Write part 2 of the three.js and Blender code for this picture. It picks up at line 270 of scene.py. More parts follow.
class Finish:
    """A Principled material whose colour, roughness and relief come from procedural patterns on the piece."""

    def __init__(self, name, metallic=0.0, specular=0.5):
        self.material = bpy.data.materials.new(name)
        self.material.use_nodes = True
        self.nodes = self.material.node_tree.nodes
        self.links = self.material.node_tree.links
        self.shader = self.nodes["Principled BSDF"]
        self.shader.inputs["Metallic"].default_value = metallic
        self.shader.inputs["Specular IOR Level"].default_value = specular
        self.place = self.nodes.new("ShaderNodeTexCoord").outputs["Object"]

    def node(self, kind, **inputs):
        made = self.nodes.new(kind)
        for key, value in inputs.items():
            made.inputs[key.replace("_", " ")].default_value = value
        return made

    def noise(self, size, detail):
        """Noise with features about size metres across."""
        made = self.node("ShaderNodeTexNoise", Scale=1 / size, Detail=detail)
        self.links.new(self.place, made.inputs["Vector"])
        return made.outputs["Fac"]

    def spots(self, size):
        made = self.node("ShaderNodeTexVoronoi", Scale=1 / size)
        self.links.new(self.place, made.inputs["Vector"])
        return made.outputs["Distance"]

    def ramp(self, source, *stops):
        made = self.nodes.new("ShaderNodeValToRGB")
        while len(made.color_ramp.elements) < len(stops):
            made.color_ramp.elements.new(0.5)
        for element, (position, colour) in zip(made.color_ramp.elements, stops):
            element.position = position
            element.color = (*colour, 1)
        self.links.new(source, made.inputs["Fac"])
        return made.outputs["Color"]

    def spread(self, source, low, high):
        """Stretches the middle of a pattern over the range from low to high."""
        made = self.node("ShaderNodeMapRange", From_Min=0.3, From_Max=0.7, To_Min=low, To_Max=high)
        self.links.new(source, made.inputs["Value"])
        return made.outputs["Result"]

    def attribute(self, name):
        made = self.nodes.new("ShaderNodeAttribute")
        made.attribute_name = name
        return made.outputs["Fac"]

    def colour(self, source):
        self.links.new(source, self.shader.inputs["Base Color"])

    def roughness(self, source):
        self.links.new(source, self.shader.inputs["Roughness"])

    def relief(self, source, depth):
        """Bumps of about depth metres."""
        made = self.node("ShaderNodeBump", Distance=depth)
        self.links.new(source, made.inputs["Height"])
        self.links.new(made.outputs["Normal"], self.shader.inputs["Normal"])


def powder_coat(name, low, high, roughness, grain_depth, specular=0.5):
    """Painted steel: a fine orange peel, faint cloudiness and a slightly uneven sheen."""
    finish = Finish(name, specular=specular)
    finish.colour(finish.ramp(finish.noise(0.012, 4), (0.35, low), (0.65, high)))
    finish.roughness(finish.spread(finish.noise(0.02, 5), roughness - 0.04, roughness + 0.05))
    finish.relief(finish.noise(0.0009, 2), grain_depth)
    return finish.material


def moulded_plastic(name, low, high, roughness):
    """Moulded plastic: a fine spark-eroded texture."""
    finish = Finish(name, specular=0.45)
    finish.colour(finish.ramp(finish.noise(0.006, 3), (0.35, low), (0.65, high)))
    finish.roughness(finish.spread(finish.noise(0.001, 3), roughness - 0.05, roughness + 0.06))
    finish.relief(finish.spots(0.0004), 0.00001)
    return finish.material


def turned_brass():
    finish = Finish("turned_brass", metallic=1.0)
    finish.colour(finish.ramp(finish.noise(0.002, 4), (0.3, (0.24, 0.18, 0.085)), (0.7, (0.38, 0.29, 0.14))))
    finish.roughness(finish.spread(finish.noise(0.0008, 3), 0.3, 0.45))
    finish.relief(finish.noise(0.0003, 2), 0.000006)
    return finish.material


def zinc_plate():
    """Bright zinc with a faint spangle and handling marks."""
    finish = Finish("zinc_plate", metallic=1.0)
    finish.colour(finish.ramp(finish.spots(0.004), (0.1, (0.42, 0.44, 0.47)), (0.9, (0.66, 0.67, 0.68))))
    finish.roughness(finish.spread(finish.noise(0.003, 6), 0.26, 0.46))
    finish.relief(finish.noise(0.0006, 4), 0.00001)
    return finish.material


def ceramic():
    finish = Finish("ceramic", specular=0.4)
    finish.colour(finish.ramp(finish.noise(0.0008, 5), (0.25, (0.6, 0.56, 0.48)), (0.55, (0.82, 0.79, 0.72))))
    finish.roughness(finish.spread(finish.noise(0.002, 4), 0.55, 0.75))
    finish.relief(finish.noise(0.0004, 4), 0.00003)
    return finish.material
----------
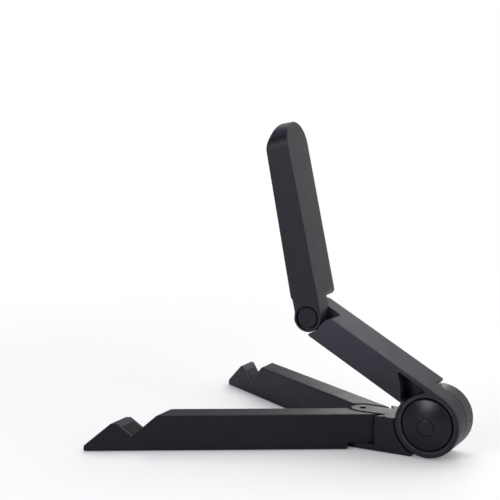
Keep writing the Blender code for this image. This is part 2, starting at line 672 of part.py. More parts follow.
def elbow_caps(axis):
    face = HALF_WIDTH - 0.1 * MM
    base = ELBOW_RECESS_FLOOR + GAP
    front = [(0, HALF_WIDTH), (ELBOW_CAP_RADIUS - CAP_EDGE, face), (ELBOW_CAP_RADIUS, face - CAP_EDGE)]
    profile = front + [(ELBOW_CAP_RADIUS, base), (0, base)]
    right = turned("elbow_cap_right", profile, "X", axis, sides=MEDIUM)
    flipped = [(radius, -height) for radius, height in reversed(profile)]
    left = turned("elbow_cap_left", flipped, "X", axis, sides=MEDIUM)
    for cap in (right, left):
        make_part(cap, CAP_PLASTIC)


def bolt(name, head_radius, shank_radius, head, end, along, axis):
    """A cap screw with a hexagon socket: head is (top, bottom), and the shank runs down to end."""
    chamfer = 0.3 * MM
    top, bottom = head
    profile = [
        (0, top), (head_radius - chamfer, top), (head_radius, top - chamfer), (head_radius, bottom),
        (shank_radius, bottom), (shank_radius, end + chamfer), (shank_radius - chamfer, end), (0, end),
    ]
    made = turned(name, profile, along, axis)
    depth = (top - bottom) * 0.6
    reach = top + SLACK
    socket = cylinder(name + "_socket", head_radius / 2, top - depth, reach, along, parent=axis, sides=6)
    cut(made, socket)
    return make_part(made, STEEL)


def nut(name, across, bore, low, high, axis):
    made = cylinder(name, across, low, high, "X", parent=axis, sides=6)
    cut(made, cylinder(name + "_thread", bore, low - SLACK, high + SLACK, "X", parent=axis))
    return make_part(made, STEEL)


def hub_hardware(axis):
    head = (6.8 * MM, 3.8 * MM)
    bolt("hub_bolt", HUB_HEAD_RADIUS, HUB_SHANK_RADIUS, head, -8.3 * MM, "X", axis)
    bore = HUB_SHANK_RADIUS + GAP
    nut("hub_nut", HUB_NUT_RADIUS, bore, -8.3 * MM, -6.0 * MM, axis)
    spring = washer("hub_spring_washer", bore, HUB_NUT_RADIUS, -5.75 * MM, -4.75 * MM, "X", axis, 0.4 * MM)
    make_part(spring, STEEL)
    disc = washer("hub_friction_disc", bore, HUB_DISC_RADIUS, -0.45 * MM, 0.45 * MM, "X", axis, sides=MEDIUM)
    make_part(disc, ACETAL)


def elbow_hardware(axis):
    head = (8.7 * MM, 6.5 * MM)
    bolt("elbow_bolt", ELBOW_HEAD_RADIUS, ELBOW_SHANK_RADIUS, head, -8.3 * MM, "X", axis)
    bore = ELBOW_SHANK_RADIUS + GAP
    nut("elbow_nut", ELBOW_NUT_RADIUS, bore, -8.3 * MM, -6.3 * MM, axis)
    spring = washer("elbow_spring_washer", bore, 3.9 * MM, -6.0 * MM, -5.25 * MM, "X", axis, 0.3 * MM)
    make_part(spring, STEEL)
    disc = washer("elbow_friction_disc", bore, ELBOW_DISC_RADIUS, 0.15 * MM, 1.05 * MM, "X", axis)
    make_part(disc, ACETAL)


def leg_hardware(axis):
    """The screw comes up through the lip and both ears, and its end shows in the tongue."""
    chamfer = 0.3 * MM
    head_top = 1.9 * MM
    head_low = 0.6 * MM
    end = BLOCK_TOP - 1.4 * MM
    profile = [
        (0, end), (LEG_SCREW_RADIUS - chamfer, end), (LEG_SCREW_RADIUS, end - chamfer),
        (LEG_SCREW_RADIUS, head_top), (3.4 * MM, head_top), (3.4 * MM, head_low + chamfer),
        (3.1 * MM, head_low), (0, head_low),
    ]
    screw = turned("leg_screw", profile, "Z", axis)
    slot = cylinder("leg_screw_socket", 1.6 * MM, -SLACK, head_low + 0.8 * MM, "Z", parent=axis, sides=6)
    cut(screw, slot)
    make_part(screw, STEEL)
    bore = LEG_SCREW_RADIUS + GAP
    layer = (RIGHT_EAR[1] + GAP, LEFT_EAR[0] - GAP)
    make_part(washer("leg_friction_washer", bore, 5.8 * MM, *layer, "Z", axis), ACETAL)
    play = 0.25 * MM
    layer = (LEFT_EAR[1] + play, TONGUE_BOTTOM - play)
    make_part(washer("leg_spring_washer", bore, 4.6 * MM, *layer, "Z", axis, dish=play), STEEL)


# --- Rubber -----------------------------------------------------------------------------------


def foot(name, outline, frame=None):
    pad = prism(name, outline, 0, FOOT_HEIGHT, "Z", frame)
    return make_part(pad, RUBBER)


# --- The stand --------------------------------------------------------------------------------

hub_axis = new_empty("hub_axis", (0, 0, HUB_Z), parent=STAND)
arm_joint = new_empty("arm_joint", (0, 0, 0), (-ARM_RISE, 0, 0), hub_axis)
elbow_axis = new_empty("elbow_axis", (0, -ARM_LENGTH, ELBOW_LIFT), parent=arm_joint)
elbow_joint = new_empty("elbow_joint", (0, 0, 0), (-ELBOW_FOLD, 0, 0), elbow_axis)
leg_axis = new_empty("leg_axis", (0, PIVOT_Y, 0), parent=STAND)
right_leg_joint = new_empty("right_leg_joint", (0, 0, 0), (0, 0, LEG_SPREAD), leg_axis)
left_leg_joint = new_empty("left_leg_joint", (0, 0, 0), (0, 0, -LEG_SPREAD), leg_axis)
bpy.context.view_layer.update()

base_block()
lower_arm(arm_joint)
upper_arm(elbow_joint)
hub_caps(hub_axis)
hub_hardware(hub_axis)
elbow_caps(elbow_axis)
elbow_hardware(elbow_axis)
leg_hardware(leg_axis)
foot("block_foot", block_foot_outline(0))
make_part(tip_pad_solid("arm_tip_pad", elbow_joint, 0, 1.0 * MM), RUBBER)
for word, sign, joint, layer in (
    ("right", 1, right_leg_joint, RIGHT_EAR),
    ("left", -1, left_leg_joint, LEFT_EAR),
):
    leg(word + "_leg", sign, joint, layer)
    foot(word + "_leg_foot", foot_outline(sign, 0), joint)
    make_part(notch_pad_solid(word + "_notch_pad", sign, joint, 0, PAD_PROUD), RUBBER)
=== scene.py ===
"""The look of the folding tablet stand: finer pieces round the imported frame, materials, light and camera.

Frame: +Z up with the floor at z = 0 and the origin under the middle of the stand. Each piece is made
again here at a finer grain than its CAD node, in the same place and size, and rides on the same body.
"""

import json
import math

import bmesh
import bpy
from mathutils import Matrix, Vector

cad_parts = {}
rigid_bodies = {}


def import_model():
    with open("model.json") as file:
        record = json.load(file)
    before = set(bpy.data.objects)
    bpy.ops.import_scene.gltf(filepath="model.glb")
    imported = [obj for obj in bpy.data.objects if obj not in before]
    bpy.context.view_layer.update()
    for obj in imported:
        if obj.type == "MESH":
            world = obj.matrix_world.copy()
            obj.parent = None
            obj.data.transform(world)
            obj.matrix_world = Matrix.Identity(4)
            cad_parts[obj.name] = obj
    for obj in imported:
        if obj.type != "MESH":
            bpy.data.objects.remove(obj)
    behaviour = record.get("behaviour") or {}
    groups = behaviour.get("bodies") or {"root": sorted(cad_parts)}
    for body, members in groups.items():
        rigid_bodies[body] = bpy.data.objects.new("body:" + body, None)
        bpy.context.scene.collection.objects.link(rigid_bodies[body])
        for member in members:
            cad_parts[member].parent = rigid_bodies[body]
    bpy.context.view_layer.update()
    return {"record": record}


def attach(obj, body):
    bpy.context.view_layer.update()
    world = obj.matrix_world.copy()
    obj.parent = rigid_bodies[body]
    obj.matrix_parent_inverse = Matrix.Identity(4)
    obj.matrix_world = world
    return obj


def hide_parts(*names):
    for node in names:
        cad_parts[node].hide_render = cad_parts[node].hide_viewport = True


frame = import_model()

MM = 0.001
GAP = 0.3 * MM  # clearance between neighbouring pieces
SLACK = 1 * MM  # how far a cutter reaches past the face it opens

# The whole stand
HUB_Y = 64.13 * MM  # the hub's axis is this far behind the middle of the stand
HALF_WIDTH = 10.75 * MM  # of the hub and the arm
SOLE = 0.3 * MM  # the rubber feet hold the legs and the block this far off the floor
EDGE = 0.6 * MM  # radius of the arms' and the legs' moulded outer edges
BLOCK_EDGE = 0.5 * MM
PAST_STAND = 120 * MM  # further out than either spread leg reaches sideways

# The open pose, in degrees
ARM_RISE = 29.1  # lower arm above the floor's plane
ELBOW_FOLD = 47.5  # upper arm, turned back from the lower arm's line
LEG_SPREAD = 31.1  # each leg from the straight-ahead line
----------
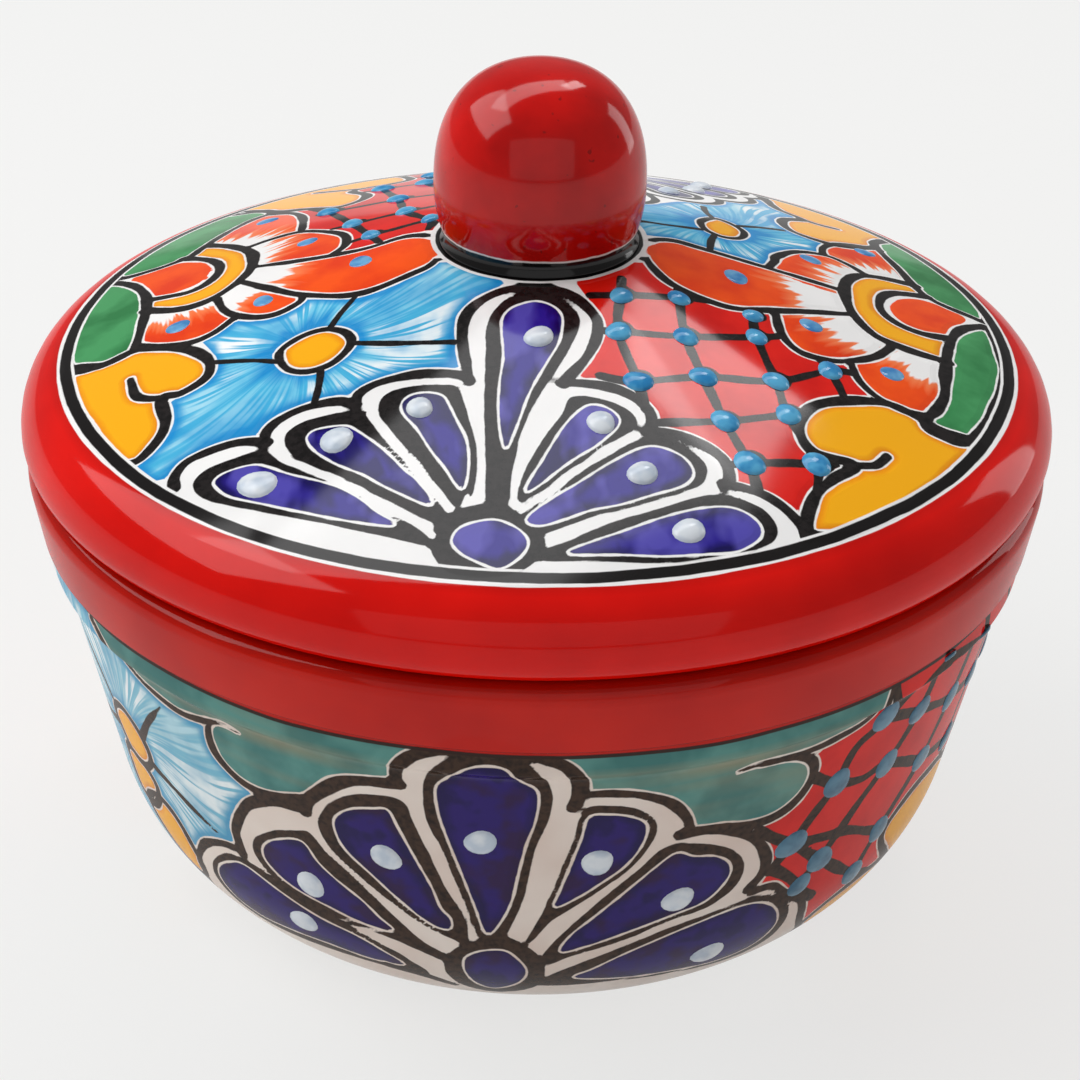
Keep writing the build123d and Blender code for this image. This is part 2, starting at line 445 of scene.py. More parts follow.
----------
> [Brief]: Output exactly the lines of the material above from the one containing "base_block()" up to and including the one containing "for member in".

> [Worked solution]:
base_block()
lower_arm(arm_joint)
upper_arm(elbow_joint)
hub_caps(hub_axis)
hub_hardware(hub_axis)
elbow_caps(elbow_axis)
elbow_hardware(elbow_axis)
leg_hardware(leg_axis)
foot("block_foot", block_foot_outline(0))
make_part(tip_pad_solid("arm_tip_pad", elbow_joint, 0, 1.0 * MM), RUBBER)
for word, sign, joint, layer in (
    ("right", 1, right_leg_joint, RIGHT_EAR),
    ("left", -1, left_leg_joint, LEFT_EAR),
):
    leg(word + "_leg", sign, joint, layer)
    foot(word + "_leg_foot", foot_outline(sign, 0), joint)
    make_part(notch_pad_solid(word + "_notch_pad", sign, joint, 0, PAD_PROUD), RUBBER)
=== scene.py ===
"""The look of the folding tablet stand: finer pieces round the imported frame, materials, light and camera.

Frame: +Z up with the floor at z = 0 and the origin under the middle of the stand. Each piece is made
again here at a finer grain than its CAD node, in the same place and size, and rides on the same body.
"""

import json
import math

import bmesh
import bpy
from mathutils import Matrix, Vector

cad_parts = {}
rigid_bodies = {}


def import_model():
    with open("model.json") as file:
        record = json.load(file)
    before = set(bpy.data.objects)
    bpy.ops.import_scene.gltf(filepath="model.glb")
    imported = [obj for obj in bpy.data.objects if obj not in before]
    bpy.context.view_layer.update()
    for obj in imported:
        if obj.type == "MESH":
            world = obj.matrix_world.copy()
            obj.parent = None
            obj.data.transform(world)
            obj.matrix_world = Matrix.Identity(4)
            cad_parts[obj.name] = obj
    for obj in imported:
        if obj.type != "MESH":
            bpy.data.objects.remove(obj)
    behaviour = record.get("behaviour") or {}
    groups = behaviour.get("bodies") or {"root": sorted(cad_parts)}
    for body, members in groups.items():
        rigid_bodies[body] = bpy.data.objects.new("body:" + body, None)
        bpy.context.scene.collection.objects.link(rigid_bodies[body])
        for member in members:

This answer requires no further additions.